>>>>

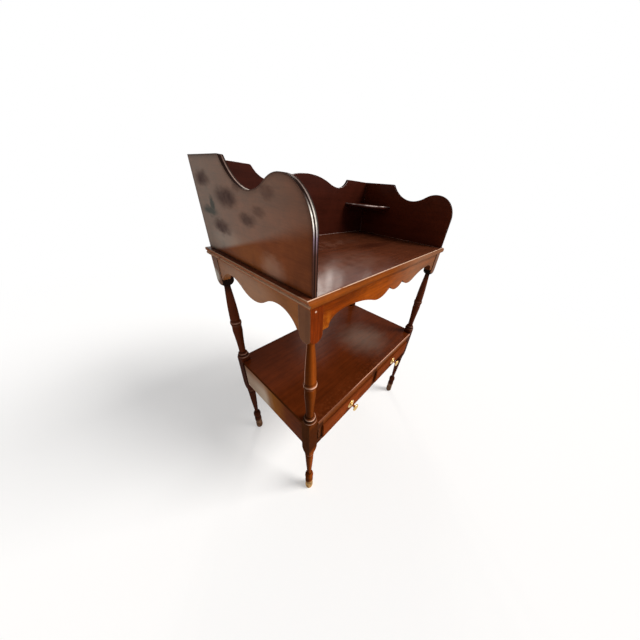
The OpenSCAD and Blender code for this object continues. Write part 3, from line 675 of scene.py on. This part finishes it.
def weathered_front(tree, place, colour):
    """The front apron is dark by the left leg, bright beside that, and hazy on its right half."""
    shade = ramp(tree, part_of(tree, place, "X", 0.3), FRONT_SHADE)
    colour = mixed(tree, 1.0, colour, shade, "MULTIPLY")
    golden = patch(tree, warped(tree, place, 30.0, 0.012), (-0.268, 0.722), (0.030, 0.030), 0.8, "XZ")
    flecks = ramp(tree, noise(tree, place, 110.0, 3.0), [(0.40, 0.25), (0.58, 0.9)])
    colour = mixed(tree, product(tree, golden, flecks), colour, (0.34, 0.085, 0.005))
    return mixed(tree, right_haze(tree, place), colour, (0.040, 0.056, 0.044), "ADD")

def hazy_nosing(tree, place, colour):
    return mixed(tree, right_haze(tree, place), colour, (0.030, 0.054, 0.046), "ADD")

# %% The low shelf and the rails
def veiled_shelf(tree, place, colour):
    """Rubbed lighter in flecks along the front, and veiled in the middle."""
    forward = ramp(tree, behind_front(tree, place), [(0.025, 1.0), (0.08, 0.0)])
    flecks = ramp(tree, noise(tree, place, 120.0, 4.0, 0.6), [(0.50, 0.0), (0.66, 0.45)])
    colour = mixed(tree, product(tree, forward, flecks), colour, (0.22, 0.060, 0.018))
    cloud = patch(tree, warped(tree, place, 14.0, 0.05), (0.13, -0.01), (0.14, 0.14), 0.9, "XY")
    return mixed(tree, cloud, colour, (0.052, 0.060, 0.051), "ADD")

def stile_shadows(tree, place, colour):
    """The dark grooves beside the stiles carry on down over the rail."""
    out = maths(tree, "ABSOLUTE", part_of(tree, place, "X"))
    dark = ramp(tree, out, [(0.013, 0.65), (0.017, 0.0), (0.262, 0.0), (0.266, 0.7)])
    return mixed(tree, dark, colour, (0.020, 0.006, 0.003))

# %% Front, top and shelf woods
front_orange = wood("front_orange", "X", (0.165, 0.032, 0.006), (0.40, 0.19, 0.08), polish=0.02,
    rough=0.3, figure=0.22, seed=3.1, wear=0.6, dirt=(0.005, 0.6))
nosing_orange = wood("nosing_orange", "X", (0.205, 0.048, 0.006), (0.42, 0.20, 0.09), polish=0.04,
    rough=0.3, figure=0.22, seed=13.1, wear=0.6, dirt=(0.005, 0.6), marks=hazy_nosing)
shelf_nosing = wood("shelf_nosing", "X", (0.150, 0.044, 0.014), (0.36, 0.17, 0.09), polish=0.06,
    rough=0.3, figure=0.22, seed=13.1, wear=0.6, dirt=(0.004, 0.8), marks=hazy_nosing)
rail_orange = wood("rail_orange", "X", (0.155, 0.038, 0.008), (0.40, 0.19, 0.08), polish=0.03,
    rough=0.3, figure=0.16, seed=3.1, wear=0.5, dirt=(0.004, 0.7), marks=stile_shadows)
apron_orange = wood("apron_orange", "X", (0.23, 0.045, 0.002), (0.42, 0.19, 0.06), polish=0.05,
    rough=0.3, figure=0.3, seed=12.3, wear=0.6, dirt=(0.005, 0.45), marks=weathered_front)
stile_end = wood("stile_end", "Z", (0.10, 0.026, 0.006), polish=0.06, seed=7.2, dirt=(0.006, 0.25))
stile_dark = wood("stile_dark", "Z", (0.080, 0.019, 0.005), polish=0.06, seed=7.2, dirt=(0.004, 0.5))
top_dark = wood("top_dark", "X", (0.100, 0.026, 0.011), (0.42, 0.24, 0.14), polish=0.42, rough=0.17,
    seed=5.3, marks=faded_top)
edge_dark = wood("edge_dark", "Y", (0.060, 0.015, 0.003), polish=0.0, seed=1.2, wear=0.2)
edge_red = wood("edge_red", "Y", (0.26, 0.085, 0.034), (0.40, 0.24, 0.16), polish=0.06, seed=1.2,
    wear=0.7)
shelf_red = wood("shelf_red", "X", (0.088, 0.016, 0.003), (0.42, 0.22, 0.11), polish=0.09,
    figure=0.14, seed=8.9, marks=veiled_shelf)

# %% The lit edge of the left end
LEFT_END_X = -0.311
COLOUR_OVER = [(0.08, (0.30, 0.22, 0.19)), (0.13, (0.36, 0.28, 0.25)), (0.15, (0.90, 0.75, 0.66)),
    (0.20, (0.90, 0.75, 0.66)), (0.22, (0.36, 0.25, 0.21)), (0.26, (0.14, 0.09, 0.075))]
COLOUR_DOWN = [(0.10, (0.12, 0.045, 0.026)), (0.140, (0.12, 0.050, 0.040)), (0.162, (0.30, 0.21, 0.27)),
    (0.180, (1.0, 0.93, 0.84)), (0.194, (1.0, 0.93, 0.84)), (0.207, (0.50, 0.40, 0.36)),
    (0.22, (0.30, 0.22, 0.19))]
OUTER_LINE = [(0.0, 0.0), (0.0004, 1.0), (0.0020, 1.0), (0.0027, 0.0)]
INNER_LINE = [(0.0050, 0.0), (0.0058, 1.0), (0.0072, 1.0), (0.0078, 0.1), (0.0100, 0.05)]
OUTER_DOWN = [(0.10, 0.35), (0.15, 0.6), (0.175, 1.0), (0.19, 1.0), (0.203, 0.2), (0.212, 0.0)]
OUTER_OVER = [(0.10, 0.0), (0.135, 0.6), (0.15, 1.0), (0.185, 1.0), (0.20, 0.0)]
INNER_DOWN = [(0.10, 0.7), (0.17, 0.85), (0.20, 0.6)]

def window_glint(tree, place, colour):
    """Two rubbed lines along the left end's rounded edge, brightest where it faces the window."""
    height = part_of(tree, place, "Z", -0.7)
    run = behind_front(tree, place)
    inward = part_of(tree, place, "X", -LEFT_END_X)
    front = ramp(tree, run, [(0.075, 1.0), (0.085, 0.0)])
    behind = maths(tree, "SUBTRACT", 1.0, front)
    worn = ramp(tree, noise(tree, place, 120.0, 3.0), [(0.35, 0.75), (0.6, 1.0)])
    pale = mixed(tree, front, ramp(tree, run, COLOUR_OVER), ramp(tree, height, COLOUR_DOWN))
    outer_down = product(tree, front, ramp(tree, height, OUTER_DOWN))
    outer_over = product(tree, behind, ramp(tree, run, OUTER_OVER))
    inner_down = product(tree, front, ramp(tree, height, INNER_DOWN))
    outer = product(tree, ramp(tree, inward, OUTER_LINE), maths(tree, "ADD", outer_down, outer_over))
    inner = product(tree, ramp(tree, inward, INNER_LINE), maths(tree, "ADD", inner_down, behind))
    return mixed(tree, product(tree, maths(tree, "MAXIMUM", outer, inner), worn), colour, pale)

# %% Gallery and hidden woods
gallery_inner = wood("gallery_inner", "Y", (0.070, 0.012, 0.004), polish=0.12, rough=0.3,
    seed=7.7, wear=0.3)
gallery_long = wood("gallery_long", "X", (0.042, 0.008, 0.004), polish=0.12, rough=0.3,
    seed=6.4, wear=0.3, marks=corner_dust)
gallery_edge = wood("gallery_edge", "Z", (0.030, 0.008, 0.005), polish=0.04, seed=3.3, wear=0.0)
gallery_lit = wood("gallery_lit", "Z", (0.014, 0.006, 0.004), polish=0.04, seed=3.3, wear=0.0,
    marks=window_glint)
plain_inside = wood("plain_inside", "Y", (0.30, 0.18, 0.09), (0.5, 0.36, 0.22), polish=0.02,
    rough=0.5, figure=0.2, wear=0.3, seed=4.4)
plain_across = wood("plain_across", "X", (0.30, 0.18, 0.09), (0.5, 0.36, 0.22), polish=0.02,
    rough=0.5, figure=0.2, wear=0.3, seed=5.9)
pin_wood = wood("pin_wood", "Y", (0.55, 0.36, 0.26), polish=0.05, wear=0.3, seed=9.4)

# %% Pale arrises
FADE_IN = 0.04

def arris(name, pale, dark, cover, polish=0.0, starts=None):
    """An edge rubbed through to pale wood, with stretches where the polish is still there."""
    material = bpy.data.materials.new(name)
    material.use_nodes = True
    tree = material.node_tree
    shader = tree.nodes["Principled BSDF"]
    place = add(tree, "TexCoord").outputs["Object"]
    kept = 0.5 - cover * 0.3
    bare = ramp(tree, noise(tree, place, 38.0, 4.0, 0.6), [(kept, 0.1), (kept + 0.12, 1.0)])
    if starts is not None:
        along = part_of(tree, place, "X", -starts)
        bare = product(tree, bare, ramp(tree, along, [(-FADE_IN, 0.1), (FADE_IN, 1.0)]))
    tree.links.new(mixed(tree, bare, dark, pale), shader.inputs["Base Color"])
    shader.inputs["Specular IOR Level"].default_value = 0.0
    shader.inputs["Coat Weight"].default_value = polish
    shader.inputs["Coat Roughness"].default_value = 0.3
    print("arris", name)
    return material

gallery_arris = arris("gallery_arris", (0.95, 0.85, 0.83), (0.25, 0.16, 0.14), 0.4, 0.3)
shelf_arris = arris("shelf_arris", (0.66, 0.33, 0.23), (0.17, 0.060, 0.032), 0.9, starts=-0.12)
corner_arris = arris("corner_arris", (0.62, 0.50, 0.46), (0.09, 0.05, 0.045), 0.1, 0.2)
top_arris = arris("top_arris", (0.72, 0.48, 0.34), (0.30, 0.10, 0.03), 0.7, 0.1)
side_arris = arris("side_arris", (0.40, 0.24, 0.15), (0.10, 0.035, 0.018), 0.6)

# %% [markdown]
# ## Brass and steel
# The knobs are brass on round plates, bright where fingers touch and brown in the
# corners. The screws are dull steel and hardly ever seen.

# %% Metals
def metal(name, clean, stained, rough):
    material = bpy.data.materials.new(name)
    material.use_nodes = True
    tree = material.node_tree
    shader = tree.nodes["Principled BSDF"]
    place = add(tree, "TexCoord").outputs["Object"]
    cloud = ramp(tree, noise(tree, place, 160.0, 4.0, 0.6), [(0.4, 0.0), (0.72, 0.55)])
    corners = ramp(tree, crevices(tree, 0.004), [(0.35, 0.8), (0.85, 0.0)])
    colour = mixed(tree, maths(tree, "MAXIMUM", cloud, corners), clean, stained)
    tree.links.new(colour, shader.inputs["Base Color"])
    dull = maths(tree, "ADD", maths(tree, "MULTIPLY", cloud, 0.3), rough)
    tree.links.new(dull, shader.inputs["Roughness"])
    shader.inputs["Metallic"].default_value = 1.0
    print("metal", name)
    return material

brass = metal("brass", (0.80, 0.55, 0.20), (0.32, 0.18, 0.05), 0.22)
steel = metal("steel", (0.36, 0.35, 0.33), (0.12, 0.10, 0.08), 0.45)

# %% Put the materials on
def dress(piece, material):
    piece.data.materials.clear()
    piece.data.materials.append(material)

finish_of = {
    "leg": leg_dark, "leg_front_left": leg_warm,
    "apron_front": apron_orange, "apron_back": top_dark, "apron_left": side_red,
    "apron_right": side_plain, "apron_pins": pin_wood,
    "tabletop": top_dark, "top_screws": steel, "glue_block": plain_inside,
    "gallery_back": gallery_long, "gallery_left": gallery_ends, "gallery_right": gallery_inner,
    "gallery_screws": steel, "corner_shelf": gallery_long,
    "low_shelf": shelf_red, "case_back": plain_across, "case_left": case_red,
    "case_right": side_plain, "rail": rail_orange, "stile": stile_end, "stile_middle": stile_dark,
    "runner": plain_inside, "guide": plain_inside, "kicker": plain_inside,
    "drawer": plain_inside, "drawer_front": front_orange, "drawer_back": plain_across,
    "drawer_bottom": plain_across, "knob": brass, "knob_nut": steel}
for name, piece in nodes.items():
    key = max((k for k in finish_of if name.startswith(k)), key=len)
    dress(piece, finish_of[key])
    if name in soft:
        dress(soft[name], finish_of[key])
print("dressed", len(nodes), "pieces")

# %% [markdown]
# A board isn't one colour all round. The moulded edges of the top, the cut edges of the
# gallery and the flat faces of the leg blocks take finishes of their own, chosen face by
# face from where each face looks, and the rounded arrises take the pale one.

# %% Give some faces another finish
def refinish(name, material, wanted):
    mesh = soft[name].data
    mesh.materials.append(material)
    faces = [face for face in mesh.polygons if wanted(face.normal, face.center)]
    for face in faces:
        face.material_index = len(mesh.materials) - 1
    print(name, "has", len(faces), "faces of", material.name)

# %% Edges of the top and the low shelf
NOSING_DEPTH, ARRIS_DEPTH = 0.02, 0.0013
EVERYWHERE, BEHIND_NOTCH = -1.0, 0.03
EDGED = (("tabletop", edge_red, nosing_orange, top_arris, EVERYWHERE),
    ("low_shelf", edge_dark, shelf_nosing, shelf_arris, BEHIND_NOTCH))
for name, edge, nosing, line, from_y in EDGED:
    points = [v.co for v in soft[name].data.vertices]
    front_y, top_z = min(p.y for p in points), max(p.z for p in points)
    refinish(name, edge, lambda n, c: n.z < 0.7)
    refinish(name, nosing, lambda n, c: n.y < -0.25 and c.y < front_y + NOSING_DEPTH)
    refinish(name, side_arris, lambda n, c: abs(n.x) > 0.2 and 0.2 < n.z < 0.97 and c.y > from_y)
    refinish(name, line, lambda n, c: n.y < -0.2 and 0.2 < n.z < 0.97 and c.z > top_z - ARRIS_DEPTH)

# %% Edges of the gallery
for name in ("gallery_left", "gallery_right", "gallery_back"):
    side = 1 if name == "gallery_back" else 0
    refinish(name, gallery_edge, lambda n, c: abs(n[side]) < 0.3)
    refinish(name, gallery_arris, lambda n, c: 0.3 < abs(n[side]) < 0.97 and n.z > -0.5)
refinish("gallery_left", gallery_lit, lambda n, c: abs(n.x) < 0.97 and n.z > -0.5)
refinish("gallery_left", gallery_inner, lambda n, c: n.x > 0.97)
for name in ("corner_shelf_left", "corner_shelf_right"):
    refinish(name, corner_arris, lambda n, c: n.y < 0.2 and abs(n.x) < 0.999 and 0.0 < n.z < 0.95)

# %% Dark sawn sides in the scallops of the front apron
refinish("apron_front", stile_dark, lambda n, c: abs(n.y) < 0.5 and n.x < -0.25 and n.z < 0.3)

# %% Faces of the blocks
BLOCK_FOOT, BLOCK_SIDE, BLOCK_FRONT, BLOCK_INNER = 0.68, 0.3145, -0.165, 0.29
LOW_BLOCK = (0.29, 0.415)
refinish("leg_front_left", block_low, lambda n, c: n.x < -0.9 and LOW_BLOCK[0] < c.z < LOW_BLOCK[1])
for name in [n for n in soft if n.startswith("leg")]:
    refinish(name, block_side,
        lambda n, c: abs(n.x) > 0.6 and abs(c.x) > BLOCK_SIDE and c.z > BLOCK_FOOT)
    if "front" in name:
        red = block_front if "left" in name else block_side
        refinish(name, red, lambda n, c: n.y < -0.9 and c.y < BLOCK_FRONT and c.z > BLOCK_FOOT)
refinish("leg_front_right", block_inner,
    lambda n, c: n.x < -0.6 and c.x < BLOCK_INNER and c.z > BLOCK_FOOT)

<<<<

THE PROBLEM: Print only the lines that run from the start of the listing to the line bearing "return mixed(tree, dark, colour, (0.020, 0.006, 0.003))"; please keep the first line and that last one, exactly as they appear.

COMPLETE RESPONSE:
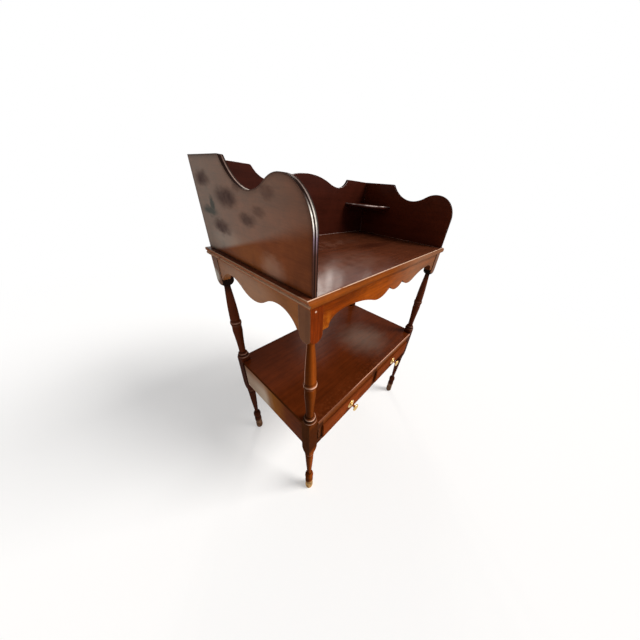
The OpenSCAD and Blender code for this object continues. Write part 3, from line 675 of scene.py on. This part finishes it.
def weathered_front(tree, place, colour):
    """The front apron is dark by the left leg, bright beside that, and hazy on its right half."""
    shade = ramp(tree, part_of(tree, place, "X", 0.3), FRONT_SHADE)
    colour = mixed(tree, 1.0, colour, shade, "MULTIPLY")
    golden = patch(tree, warped(tree, place, 30.0, 0.012), (-0.268, 0.722), (0.030, 0.030), 0.8, "XZ")
    flecks = ramp(tree, noise(tree, place, 110.0, 3.0), [(0.40, 0.25), (0.58, 0.9)])
    colour = mixed(tree, product(tree, golden, flecks), colour, (0.34, 0.085, 0.005))
    return mixed(tree, right_haze(tree, place), colour, (0.040, 0.056, 0.044), "ADD")

def hazy_nosing(tree, place, colour):
    return mixed(tree, right_haze(tree, place), colour, (0.030, 0.054, 0.046), "ADD")

# %% The low shelf and the rails
def veiled_shelf(tree, place, colour):
    """Rubbed lighter in flecks along the front, and veiled in the middle."""
    forward = ramp(tree, behind_front(tree, place), [(0.025, 1.0), (0.08, 0.0)])
    flecks = ramp(tree, noise(tree, place, 120.0, 4.0, 0.6), [(0.50, 0.0), (0.66, 0.45)])
    colour = mixed(tree, product(tree, forward, flecks), colour, (0.22, 0.060, 0.018))
    cloud = patch(tree, warped(tree, place, 14.0, 0.05), (0.13, -0.01), (0.14, 0.14), 0.9, "XY")
    return mixed(tree, cloud, colour, (0.052, 0.060, 0.051), "ADD")

def stile_shadows(tree, place, colour):
    """The dark grooves beside the stiles carry on down over the rail."""
    out = maths(tree, "ABSOLUTE", part_of(tree, place, "X"))
    dark = ramp(tree, out, [(0.013, 0.65), (0.017, 0.0), (0.262, 0.0), (0.266, 0.7)])
    return mixed(tree, dark, colour, (0.020, 0.006, 0.003))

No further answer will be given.